Sell: Nihon M&A Center Inc.
We sold after the name crossed our US$10b market cap limit.
Sell: SimCorp A/S
Denmark-based SimCorp is a leading provider of back- and front-office software solutions for the financial services industry. The company has benefited from managers seeking to cut costs and replace sub-optimal, legacy software systems. Our thesis here has largely played out and our visibility into SimCorp’s moat trajectory is now less clear.
Sell: Keywords Studios Plc
Ireland-based Keywords Studios is still a fine business, but our conviction in the business’s long-term growth story has waned. We targeted Keywords as a source of funds for the Nordnet purchase.
Sell: Elastic NV
We sold after the name crossed our US$10b market cap limit.
Sell: Douzone Bizon Co.
Korea-based Douzone Bizon offers enterprise resource management solutions to SMEs. While Douzone has enjoyed terrific success (its client book is unmatched in Korea), the company’s growth story looks less compelling from here. We exited our position.

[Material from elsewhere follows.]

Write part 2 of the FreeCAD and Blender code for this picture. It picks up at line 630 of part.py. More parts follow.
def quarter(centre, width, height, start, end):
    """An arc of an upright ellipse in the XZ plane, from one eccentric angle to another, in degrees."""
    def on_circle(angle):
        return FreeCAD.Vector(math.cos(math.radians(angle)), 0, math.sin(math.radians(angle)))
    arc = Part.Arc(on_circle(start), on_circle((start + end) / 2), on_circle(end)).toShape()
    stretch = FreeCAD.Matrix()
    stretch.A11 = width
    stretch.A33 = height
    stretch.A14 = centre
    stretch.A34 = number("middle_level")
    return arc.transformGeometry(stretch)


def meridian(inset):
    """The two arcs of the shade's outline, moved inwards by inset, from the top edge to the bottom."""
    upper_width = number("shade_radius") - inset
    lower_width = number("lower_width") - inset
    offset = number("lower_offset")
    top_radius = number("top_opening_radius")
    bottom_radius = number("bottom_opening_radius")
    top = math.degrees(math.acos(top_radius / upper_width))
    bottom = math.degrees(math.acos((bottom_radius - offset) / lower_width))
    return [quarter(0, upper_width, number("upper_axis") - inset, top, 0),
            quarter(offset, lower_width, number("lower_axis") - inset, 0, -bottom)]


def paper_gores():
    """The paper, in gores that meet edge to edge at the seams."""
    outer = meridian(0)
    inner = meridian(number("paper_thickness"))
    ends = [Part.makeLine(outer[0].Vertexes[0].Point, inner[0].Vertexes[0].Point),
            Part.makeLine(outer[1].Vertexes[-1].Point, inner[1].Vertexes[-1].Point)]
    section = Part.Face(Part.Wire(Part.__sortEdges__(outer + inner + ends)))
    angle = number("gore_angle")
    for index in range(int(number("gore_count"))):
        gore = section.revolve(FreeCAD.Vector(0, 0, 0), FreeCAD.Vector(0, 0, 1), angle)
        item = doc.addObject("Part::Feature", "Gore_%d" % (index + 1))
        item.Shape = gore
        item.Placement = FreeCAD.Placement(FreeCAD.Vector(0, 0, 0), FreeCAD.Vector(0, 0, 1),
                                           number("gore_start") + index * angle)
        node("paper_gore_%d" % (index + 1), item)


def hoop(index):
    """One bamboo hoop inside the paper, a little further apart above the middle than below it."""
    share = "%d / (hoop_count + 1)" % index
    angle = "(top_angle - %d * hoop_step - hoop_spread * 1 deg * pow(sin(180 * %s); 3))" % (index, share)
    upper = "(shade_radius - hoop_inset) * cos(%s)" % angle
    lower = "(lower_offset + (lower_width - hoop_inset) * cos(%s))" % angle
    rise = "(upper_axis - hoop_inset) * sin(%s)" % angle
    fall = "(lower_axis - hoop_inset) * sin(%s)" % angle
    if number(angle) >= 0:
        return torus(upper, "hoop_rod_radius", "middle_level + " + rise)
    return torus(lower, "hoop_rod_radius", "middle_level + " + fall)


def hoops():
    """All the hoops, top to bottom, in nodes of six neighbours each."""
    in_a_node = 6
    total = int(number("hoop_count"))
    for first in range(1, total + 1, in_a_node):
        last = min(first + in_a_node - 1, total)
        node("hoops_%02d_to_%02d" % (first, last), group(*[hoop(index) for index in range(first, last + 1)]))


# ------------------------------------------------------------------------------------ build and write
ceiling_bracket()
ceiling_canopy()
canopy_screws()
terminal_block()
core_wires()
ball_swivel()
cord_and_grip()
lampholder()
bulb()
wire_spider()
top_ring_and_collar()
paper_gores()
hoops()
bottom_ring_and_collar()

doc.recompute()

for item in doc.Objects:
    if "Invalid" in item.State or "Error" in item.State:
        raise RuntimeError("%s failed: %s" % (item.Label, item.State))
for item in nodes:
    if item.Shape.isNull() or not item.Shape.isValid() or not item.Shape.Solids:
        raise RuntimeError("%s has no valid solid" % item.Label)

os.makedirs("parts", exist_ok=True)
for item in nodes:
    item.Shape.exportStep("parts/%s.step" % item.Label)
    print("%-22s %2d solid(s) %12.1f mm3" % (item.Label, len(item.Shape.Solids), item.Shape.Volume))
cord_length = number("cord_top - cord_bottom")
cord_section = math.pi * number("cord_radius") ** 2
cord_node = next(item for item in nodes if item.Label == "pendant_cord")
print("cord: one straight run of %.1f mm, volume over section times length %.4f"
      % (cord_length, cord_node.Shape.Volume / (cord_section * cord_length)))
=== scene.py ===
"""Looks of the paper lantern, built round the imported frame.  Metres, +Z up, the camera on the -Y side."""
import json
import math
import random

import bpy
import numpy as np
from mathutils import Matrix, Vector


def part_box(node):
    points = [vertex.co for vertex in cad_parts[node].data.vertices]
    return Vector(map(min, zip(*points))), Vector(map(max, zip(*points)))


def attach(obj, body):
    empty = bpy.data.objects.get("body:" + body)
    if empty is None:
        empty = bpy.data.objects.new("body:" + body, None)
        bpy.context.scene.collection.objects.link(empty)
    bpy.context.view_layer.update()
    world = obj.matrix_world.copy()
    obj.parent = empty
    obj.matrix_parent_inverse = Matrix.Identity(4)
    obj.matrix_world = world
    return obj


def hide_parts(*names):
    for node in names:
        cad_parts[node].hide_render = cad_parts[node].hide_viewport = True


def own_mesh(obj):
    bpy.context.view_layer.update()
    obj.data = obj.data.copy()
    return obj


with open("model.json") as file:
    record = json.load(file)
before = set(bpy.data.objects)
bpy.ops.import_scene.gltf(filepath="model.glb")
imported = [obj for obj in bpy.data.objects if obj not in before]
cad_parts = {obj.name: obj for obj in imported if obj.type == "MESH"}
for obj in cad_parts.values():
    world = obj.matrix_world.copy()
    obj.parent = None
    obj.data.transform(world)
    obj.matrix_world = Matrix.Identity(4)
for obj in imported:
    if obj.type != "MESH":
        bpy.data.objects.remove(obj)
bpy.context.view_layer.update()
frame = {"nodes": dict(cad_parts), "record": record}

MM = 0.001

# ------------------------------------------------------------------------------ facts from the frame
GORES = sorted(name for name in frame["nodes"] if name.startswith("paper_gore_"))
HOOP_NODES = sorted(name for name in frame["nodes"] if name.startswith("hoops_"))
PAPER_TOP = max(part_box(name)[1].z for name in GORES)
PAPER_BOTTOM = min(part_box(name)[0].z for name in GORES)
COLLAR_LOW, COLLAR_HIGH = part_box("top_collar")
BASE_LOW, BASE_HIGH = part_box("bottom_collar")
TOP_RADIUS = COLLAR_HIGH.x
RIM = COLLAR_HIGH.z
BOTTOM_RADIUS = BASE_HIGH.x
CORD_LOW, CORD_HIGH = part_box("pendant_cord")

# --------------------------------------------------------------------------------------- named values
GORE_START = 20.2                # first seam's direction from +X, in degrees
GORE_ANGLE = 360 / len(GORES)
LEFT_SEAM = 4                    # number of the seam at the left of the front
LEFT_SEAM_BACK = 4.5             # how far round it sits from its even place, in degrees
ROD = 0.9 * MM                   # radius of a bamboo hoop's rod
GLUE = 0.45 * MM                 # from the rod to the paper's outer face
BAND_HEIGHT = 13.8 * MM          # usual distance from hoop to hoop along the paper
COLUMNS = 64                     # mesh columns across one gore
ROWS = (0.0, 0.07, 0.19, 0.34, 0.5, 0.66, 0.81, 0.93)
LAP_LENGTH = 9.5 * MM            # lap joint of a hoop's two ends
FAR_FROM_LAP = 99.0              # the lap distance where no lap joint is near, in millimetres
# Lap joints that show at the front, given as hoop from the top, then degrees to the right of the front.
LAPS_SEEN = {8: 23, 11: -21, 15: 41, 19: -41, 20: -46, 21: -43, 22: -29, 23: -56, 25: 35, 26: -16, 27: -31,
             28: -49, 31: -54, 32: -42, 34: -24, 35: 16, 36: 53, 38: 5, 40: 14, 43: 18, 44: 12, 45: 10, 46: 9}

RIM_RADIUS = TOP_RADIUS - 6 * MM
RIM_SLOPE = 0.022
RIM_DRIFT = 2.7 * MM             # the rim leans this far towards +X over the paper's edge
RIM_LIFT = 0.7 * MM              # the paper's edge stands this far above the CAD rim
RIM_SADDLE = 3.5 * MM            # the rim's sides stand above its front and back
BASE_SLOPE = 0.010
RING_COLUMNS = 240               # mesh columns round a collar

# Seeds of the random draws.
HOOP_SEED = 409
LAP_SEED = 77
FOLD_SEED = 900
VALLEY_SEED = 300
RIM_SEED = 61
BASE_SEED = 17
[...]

Sell: Regional, S.A.B. de C.V.
Mexico-based Regional remains a high-quality SME-focused bank. Like Douzone, we see this thesis as largely played out.
Buy and Manage
We made several strategic trims and adds during the quarter.
Notes: 1Return figures are in AUD, net of fees, subject to rounding, and include the reinvestment of all dividends and income. Past performance is not indicative of future results. 2Based on the WCM International Small Cap Growth Strategy Composite. Return figures are net of fees in AUD, are subject to rounding and include the reinvestment of all dividends and income. Past performance is not indicative of future results.